◆ EXERCISE REQUIREMENTS ◆
Output exactly the lines from the first one down to the line containing "import math", inclusive.

◆ SOURCE EXCERPT ◆
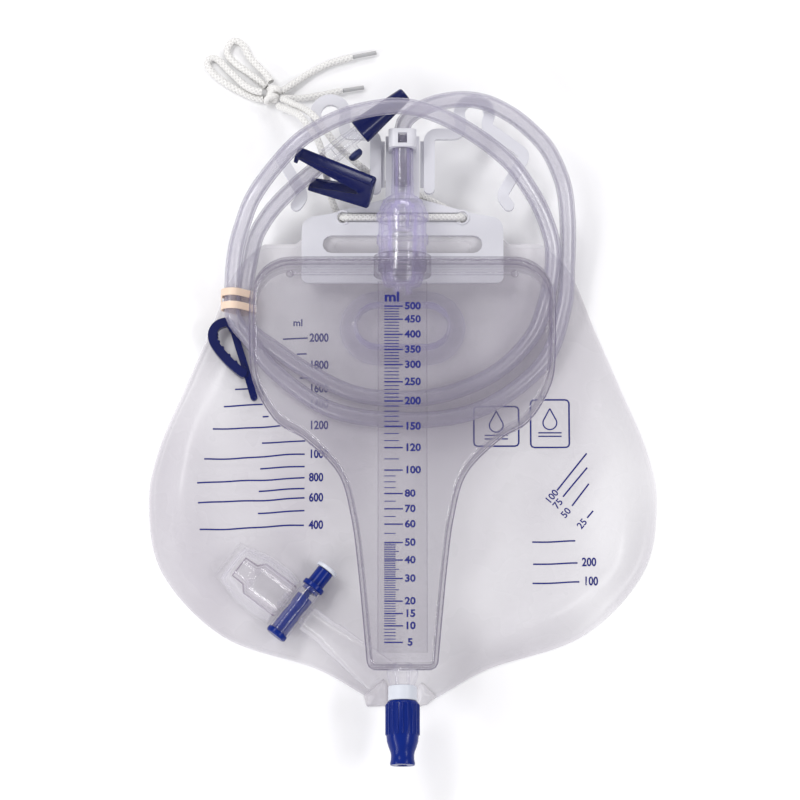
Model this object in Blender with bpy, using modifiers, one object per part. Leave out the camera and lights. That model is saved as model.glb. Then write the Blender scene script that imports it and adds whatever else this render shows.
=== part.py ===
"""Urine drainage bag with a rigid measuring chamber, lying on its back.

+X is to the right of the front face, +Y runs up to the hanger and +Z is the front.
The film bag rests on Z = 0 and the origin is under the middle of the object.
"""

import math

import bmesh
import bpy
from mathutils import Matrix, Vector

MM = 0.001

# Air left between pieces that touch
GAP = 0.3 * MM

# Film bag
BAG_HALF_WIDTH = 152.5 * MM
BAG_TOP = 115 * MM
BAG_BOTTOM = -165.5 * MM
BAG_DEPTH = 7 * MM
FILM = 0.8 * MM
HEADER_HALF_WIDTH = 84.5 * MM
TAB_HALF_WIDTH = 58 * MM
TAB_RISE = 6 * MM
NECK_HALF_WIDTH = 10 * MM

# Hanger
PLATE_FRONT = 20 * MM
PLATE_THICKNESS = 3 * MM
PLATE_HALF_WIDTH = 61 * MM
PLATE_BOTTOM = 90 * MM
PLATE_SHOULDER = 133 * MM
PLATE_PEAK = 142 * MM
WINDOW_HALF_WIDTH = 48.3 * MM
WINDOW_HEIGHT = 11 * MM
WINDOW_CENTRE = 113.9 * MM
ROPE_HOLE_X = 36 * MM
ROPE_HOLE_Y = 130.6 * MM
ROPE_GROOVE_DEPTH = 1.8 * MM
COLUMN_HALF_WIDTH = 10.2 * MM
COLUMN_TOP = 178.4 * MM
CAP_DOME_TOP = 139 * MM
COLUMN_FOOT = CAP_DOME_TOP + 0.8 * MM
ARM_THICKNESS = 3.5 * MM
ARM_WIDTH = 6.8 * MM
CLIP_HALF_WIDTH = 8.4 * MM
CLIP_BOTTOM = 168 * MM
CLIP_WALL = 2 * MM
CLIP_WINDOW = 5.4 * MM

# Hooks
HINGE_X = COLUMN_HALF_WIDTH + GAP
HOOK_ARM_X = 16.2 * MM
HOOK_ARM_BOTTOM = 146 * MM
HOOK_BEAM_Y = 180 * MM
RING_X = 43.5 * MM
RING_Y = 192.45 * MM
RING_RADIUS = 9.15 * MM
WEB_THICKNESS = 0.8 * MM

# Measuring chamber
METER_HALF_WIDTH = 90.6 * MM
METER_TOP = 98.7 * MM
METER_BOTTOM = -147.6 * MM
METER_CORNER = 24.6 * MM
METER_FOOT_HALF_WIDTH = 20 * MM
METER_HALF_DEPTH = 17.7 * MM
METER_WALL = 1.5 * MM
METER_ROUNDING = 5 * MM
COLUMN_DEPTH_RATIO = 0.54
SEAM_LIP = 1.2 * MM
STRIP_HALF_WIDTH = 14.7 * MM
STRIP_RISE = 0.7 * MM
AXIS_Z = PLATE_FRONT + GAP + METER_HALF_DEPTH

# Overflow duct
DUCT_HALF_LENGTH = 29 * MM
DUCT_HALF_HEIGHT = 13.8 * MM
DUCT_CENTRE_Y = 64.5 * MM
DUCT_WALL = 1.5 * MM
DUCT_FLANGE = 9 * MM
DUCT_FLANGE_THICKNESS = 1 * MM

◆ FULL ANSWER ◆
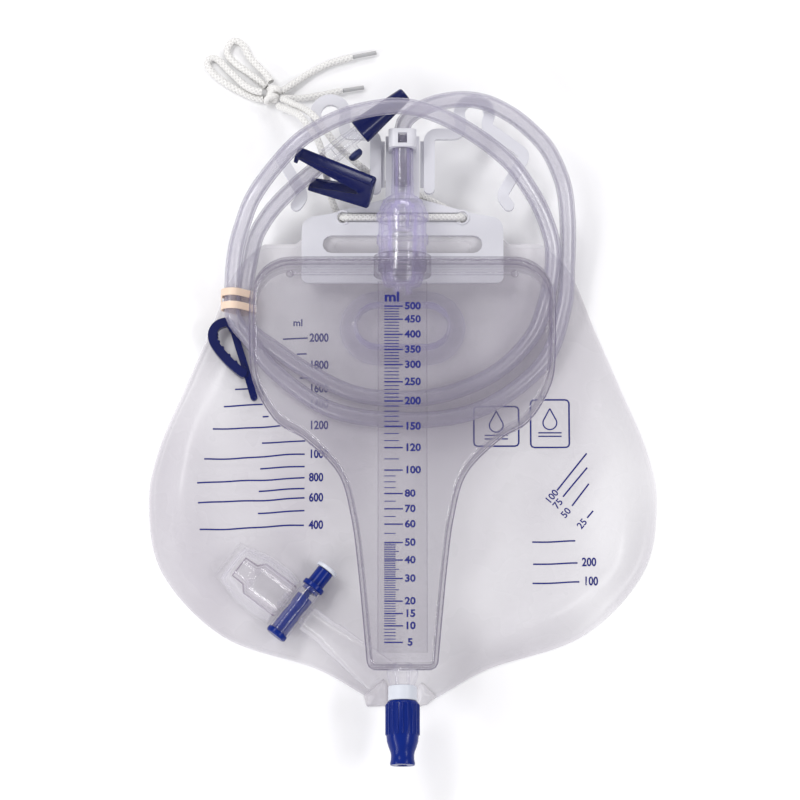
Model this object in Blender with bpy, using modifiers, one object per part. Leave out the camera and lights. That model is saved as model.glb. Then write the Blender scene script that imports it and adds whatever else this render shows.
=== part.py ===
"""Urine drainage bag with a rigid measuring chamber, lying on its back.

+X is to the right of the front face, +Y runs up to the hanger and +Z is the front.
The film bag rests on Z = 0 and the origin is under the middle of the object.
"""

import math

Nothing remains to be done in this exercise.